The assault on the president and
his possible death has shocked the country and the world. It is
all the more shocking from the fact that he represents the people
of a free country, placed in office by their voice for a brief term
of years, when he would return to citizenship and be like his fellows.
There is no excuse founded on unchangeable oppression. There is
no possibility of changing or injuring the government. The assassination
is the dastardly work of a criminal crank, finding no response among
men not as crazy as himself.
But it is time for the people to consider
what all this prolonged howl of discontent, with vituperation and
epithets, is leading to. The great body of the people do not believe
it; they take it for what it is worth, political agitation. But
the emotional come to believe a part of it and the cranks, the whole
of it. There is no country on God’s footstool, and never has been,
so free, prosperous and happy as this United States. Do we appreciate
this? Is it not time, and this the occasion, to change our tone
and pay some regard, even in our vaporings, to the great truth?
Are we not stirring up bad blood? Is it right to predict, if not
threaten, revolution and bloodshed as an incentive to party action?

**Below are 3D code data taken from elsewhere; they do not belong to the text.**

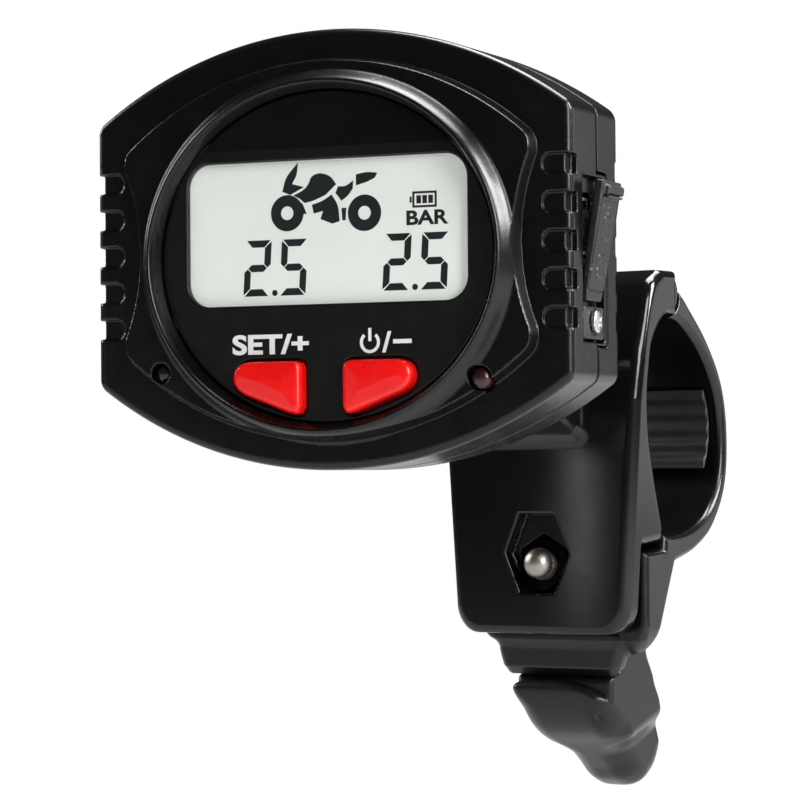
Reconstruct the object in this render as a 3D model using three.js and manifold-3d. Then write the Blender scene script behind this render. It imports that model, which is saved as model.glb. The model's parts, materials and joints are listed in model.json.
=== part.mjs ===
// Handlebar tyre-pressure monitor: a display head on a swivel arm and a quick-release handlebar clamp.
// Millimetres, +Z up, X along the handlebar, the head's face looking towards -Y.
// The origin is on the handlebar's axis, midway between the clamp's two end faces.
import * as THREE from 'three';
import { mergeVertices } from 'three/addons/utils/BufferGeometryUtils.js';
import Module from 'manifold-3d';

const wasm = await Module();
wasm.setup();

// ---------------------------------------------------------------- driving dimensions

const GAP = 0.3;                    // air left between two pieces that meet

// Handlebar clamp
const BAR_RADIUS = 11.1;            // 22.2 mm handlebar
const CLAMP_HALF_WIDTH = 16;
const PLATE_FRONT = -18;            // front face of the front jaw
const PLATE_BOTTOM = -32;
const EAR_BACK = -12.8;             // rear face of the front jaw's lower ear
const JAW_TOP = 24.4;
const REAR_EAR_BOTTOM = -35.2;
const REAR_EAR_FRONT = -12.2;
const EAR_BOSS_HALF_WIDTH = 9.2;    // the ear's middle runs on down to meet the lever
const JAW_HINGE = { y: -4.6, z: 20.9 };
const JAW_HINGE_PIN_RADIUS = 1.5;
const KNUCKLE_RADIUS = 3.4;
const KNUCKLE_HALF_WIDTH = 7;
const PAD_THICKNESS = 0.9;
const PAD_BACK = BAR_RADIUS + PAD_THICKNESS + 0.1;

// Tension bolt, which slopes down towards the cam lever
const BOLT_START = { y: -17, z: -20.7 };
const BOLT_SLOPE = THREE.MathUtils.degToRad(12);
const BOLT_RADIUS = 2.4;
const BOLT_TIP = -2.6;              // stations along the bolt, from BOLT_START
const NUT_SPAN = [1.2, 3.2];
const NUT_RADIUS = 4.3;
const SADDLE_FACE = 15.4;
const CAM_PIN_STATION = 20.3;
const CAM_PIN_RADIUS = 1.5;
const CAM_RADIUS = 3.6;
const CAM_THROW = 1.0;
const LEVER_HALF_WIDTH = 8.6;
const LEVER_TIP_HALF_WIDTH = 5.3;
const LEVER_LEAN = 19.1;            // degrees that the lever's front leans back
const POCKET = { z: -19.1, halfWidth: 5.7, halfHeight: 6.1, floor: -14.6 };

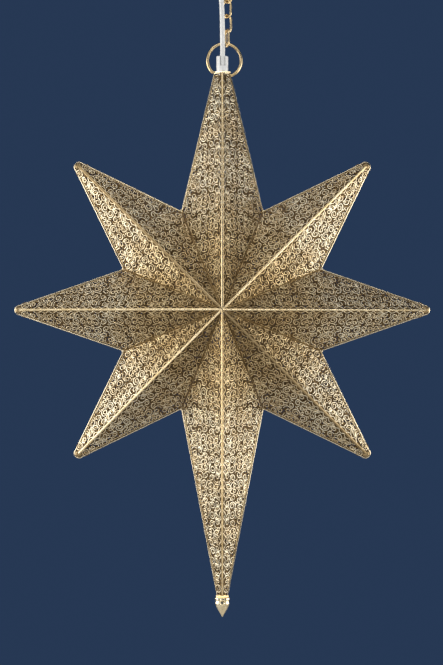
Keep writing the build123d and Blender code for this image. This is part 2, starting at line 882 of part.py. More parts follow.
with BuildPart() as finial_stud:
    with BuildSketch(level(finial_z - finial_stud_down)):
        Circle(finial_stud_radius)
    extrude(amount=finial_stud_down + collar_disc_height + plug_lip + finial_stud_up)
keep(finial_stud, "finial_stud")

print("star centre", round(star_x, 3), round(star_z, 3), "ring top", round(ring_top, 3))
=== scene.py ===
import json
from math import cos, hypot, pi, radians, sin, sqrt, tan, tau

import bmesh
import bpy
from mathutils import Matrix, Vector


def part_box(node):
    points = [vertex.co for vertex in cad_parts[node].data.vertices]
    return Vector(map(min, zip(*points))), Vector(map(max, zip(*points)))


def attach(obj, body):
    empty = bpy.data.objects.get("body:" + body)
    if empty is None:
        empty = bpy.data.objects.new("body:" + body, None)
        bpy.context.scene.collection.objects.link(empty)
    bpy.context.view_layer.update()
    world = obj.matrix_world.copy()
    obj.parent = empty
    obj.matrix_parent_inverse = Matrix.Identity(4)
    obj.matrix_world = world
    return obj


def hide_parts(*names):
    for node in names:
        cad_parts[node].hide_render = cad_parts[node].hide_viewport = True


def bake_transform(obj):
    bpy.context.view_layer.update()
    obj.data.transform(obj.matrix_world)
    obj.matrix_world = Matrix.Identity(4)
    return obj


# A pierced star lamp on a chain and ring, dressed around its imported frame. Metres in the scene, and
# millimetres in the facets' own drawings.

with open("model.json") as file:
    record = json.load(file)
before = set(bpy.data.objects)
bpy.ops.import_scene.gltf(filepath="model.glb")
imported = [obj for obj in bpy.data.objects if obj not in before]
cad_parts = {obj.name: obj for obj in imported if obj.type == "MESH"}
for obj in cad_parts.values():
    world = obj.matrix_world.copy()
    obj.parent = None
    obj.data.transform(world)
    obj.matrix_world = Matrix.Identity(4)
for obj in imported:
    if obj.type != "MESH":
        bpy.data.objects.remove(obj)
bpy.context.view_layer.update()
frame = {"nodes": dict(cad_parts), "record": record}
cad = frame["nodes"]
MM = 0.001

# ---- where the star stands
tip_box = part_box("point_tips")
star = (tip_box[0] + tip_box[1]) / 2
half_depth = 75.0
notch_radius = 144.0
sector = 22.5
reach_all = 292.0
reach_top = 366.0
reach_bottom = 424.5
cut_all = 271.0
cut_top = 315.3
cut_bottom = 381.0
FRONT = -1
REAR = 1
points = {
    "right": (0, reach_all, cut_all),
    "upper_right": (45, reach_all, cut_all),
    "top": (90, reach_top, cut_top),
    "upper_left": (135, reach_all, cut_all),
    "left": (180, reach_all, cut_all),
    "lower_left": (225, reach_all, cut_all),
    "bottom": (270, reach_bottom, cut_bottom),
    "lower_right": (315, reach_all, cut_all),
}
door = "left"

# ---- camera
distance = 3.0
view_height = 0.8878
lens = bpy.data.cameras.new("camera")
lens.sensor_width = 36
lens.lens = lens.sensor_width * distance / view_height
camera = bpy.data.objects.new("camera", lens)
camera.location = (-0.00737, -distance, -0.5304)
camera.rotation_euler = (pi / 2, 0, 0)
bpy.context.scene.collection.objects.link(camera)
bpy.context.scene.camera = camera


def link(obj):
    bpy.context.scene.collection.objects.link(obj)
    return obj


# ---- materials
# noise mostly stays between these values
noise_low = 0.3
noise_high = 0.7
patch_scale = 55
metal_grain_depth = 0.0002
moulded_patch_scale = 60
moulded_grain = 1500
smooth_grain_depth = 0.0001


def nodes_of(name):
    made = bpy.data.materials.new(name)
    made.use_nodes = True
    tree = made.node_tree
    return made, tree, tree.nodes["Principled BSDF"]


def noise_of(tree, scale, detail=3.0):
    """Noise on object coordinates."""
    place = tree.nodes.new("ShaderNodeTexCoord")
    noise = tree.nodes.new("ShaderNodeTexNoise")
    noise.inputs["Scale"].default_value = scale
    noise.inputs["Detail"].default_value = detail
    tree.links.new(place.outputs["Object"], noise.inputs["Vector"])
    return noise.outputs["Fac"]


def ramp_of(tree, source, stops):
    """Colours along a value, from pairs of a place and a colour."""
    ramp = tree.nodes.new("ShaderNodeValToRGB")
    spots = ramp.color_ramp.elements
    while len(spots) < len(stops):
        spots.new(0.5)
    for spot, (where, colour) in zip(spots, stops):
        spot.position = where
        spot.color = (*colour, 1)
    tree.links.new(source, ramp.inputs["Fac"])
    return ramp.outputs["Color"]


def range_of(tree, source, low, high):
    """A noise spread from low to high."""
    spread = tree.nodes.new("ShaderNodeMapRange")
    spread.inputs["From Min"].default_value = noise_low
    spread.inputs["From Max"].default_value = noise_high
    spread.inputs["To Min"].default_value = low
    spread.inputs["To Max"].default_value = high
    tree.links.new(source, spread.inputs["Value"])
    return spread.outputs["Result"]


def bump_of(tree, source, strength, depth):
    bump = tree.nodes.new("ShaderNodeBump")
    bump.inputs["Strength"].default_value = strength
    bump.inputs["Distance"].default_value = depth
    tree.links.new(source, bump.inputs["Height"])
    return bump.outputs["Normal"]


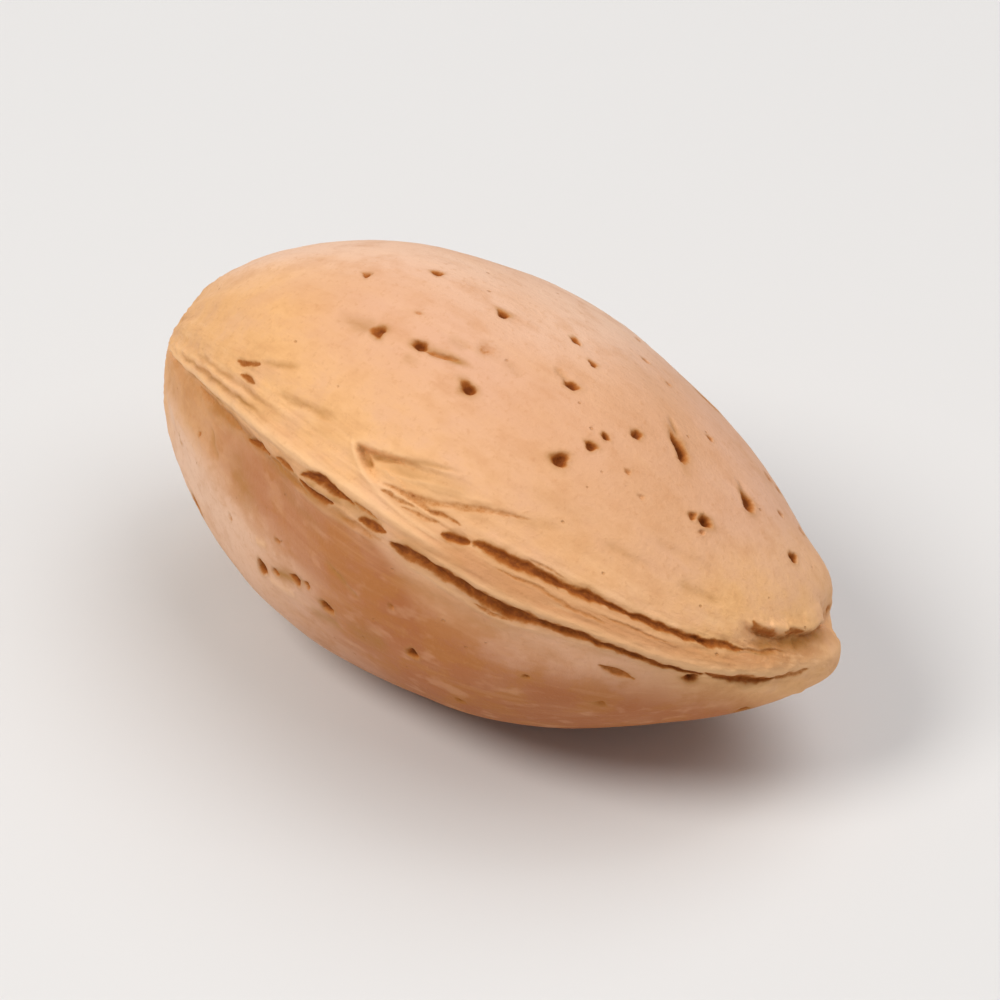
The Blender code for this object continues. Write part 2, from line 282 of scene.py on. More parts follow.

We reap the fruits of this today, in assassination, public disgrace
and loss of that personal confidence which has always so honored
our public officers and our people. Are we not driving rapidly toward
a class separation not before known to our people and not in fact
Mr. McKinley is president of the United
States by act of its citizens. We may differ to any extent with
his policy and hs [sic] party action; but he stands for something
more than his policy; he stands for the will of seventy millions
of people, by their choice. In this calamity, all have a part. Party
and policy sink out of sight in the dignity and honor of a free
people. This thing touches the honor of our common country. The
man, McKinley, is like any other reputable and prominent man; but
that our president, an officer chosen of the people, is struck down
by a malcontent, possibly encouraged by our own waywardness in political
discussion, is quite another matter.
It is well that the law was allowed
to take its course with the assassin. A lynching would have wrought
as much harm as the attempt at murder itself. This is no time to
condone lawless acts and a whole people should not bear the stain
of anything of the kind. The wholesome restraint of the law was
never more necessary and important. The possibility of such a crime
as that attempted should cool our judgment and steady us down to
a more exact obedience to law, which is adequate when obeyed and
enforced. If we are to be and remain a free people, we must govern
ourselves and obey our own laws. The criminal classes, the emotionalists
and perverters of public sentiment will give us enough to do without
ourselves falling into their disorderly ways.